Normally I post the text of the passage in the post, but this passage is a little long so I will just link to it, here.

Nicodemus comes to visit Jesus at night. It is hard to say if this was to keep the visit a secret. It may have been. Certainly, as Moloney suggests, it represents movement by Nicodemus from darkness into the light. He was one of those who was attracted to Jesus by his signs. Would it result in genuine faith? We have to wait until later in the narrative to find out, but in the meantime we can learn where true faith springs from.

What did Nicodemus want to ask Jesus? We'll never know, as Jesus cuts him off prior to asking anything.[1] Jesus' response indicates that Nicodemus has misunderstood something. Something is inadequate in his statement in verse 2. What Nicodemus needs is a divine birth, a moral transformation where he shares in God's moral nature.[2] Nicodemus is completely baffled. He thinks Jesus is demanding two births, a physical impossibility. Jesus continues by stressing that he's talking about a different kind of birth all-together, a spiritual birth. Only then can one enter the kingdom of God. God's eschatological salvation will only come to those who possess the Spirit. Jesus expresses his disappointment that one who knew the Scriptures so well could misunderstand him.[3]

Verses 11-12 confirm that there is something inadequate about Nicodemus' faith at the moment.[4] What he failed to understand is that Jesus alone (and presumably those filled with his Spirit) possessed true revelation from God.
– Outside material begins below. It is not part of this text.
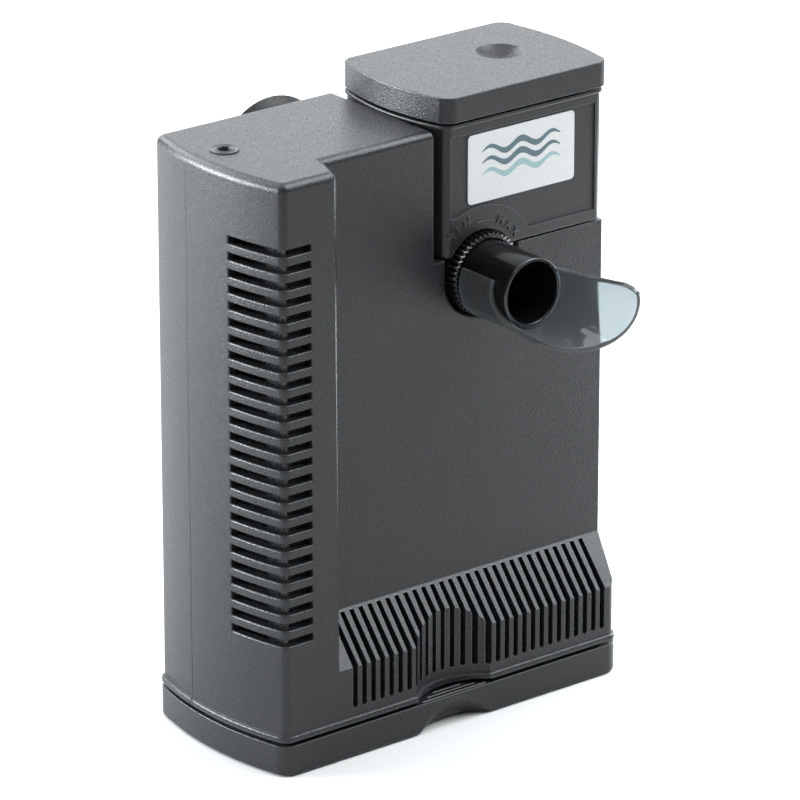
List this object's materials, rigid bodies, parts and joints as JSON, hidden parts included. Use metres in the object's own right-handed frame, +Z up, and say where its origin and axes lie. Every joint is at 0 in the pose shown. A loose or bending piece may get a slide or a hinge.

All encounters with God, whether they be those of Moses or of the various figures like Enoch in apocalyptic literature were qualitatively different than those of the pre-existent Messiah. This means that Jesus alone is authoritative. But the sign of his authority is not what one would expect. His sign will be being placed on a sign, like the bronze serpent.[5] Presumably the resulting salvation of those who place their trust in Jesus also will function as a sign.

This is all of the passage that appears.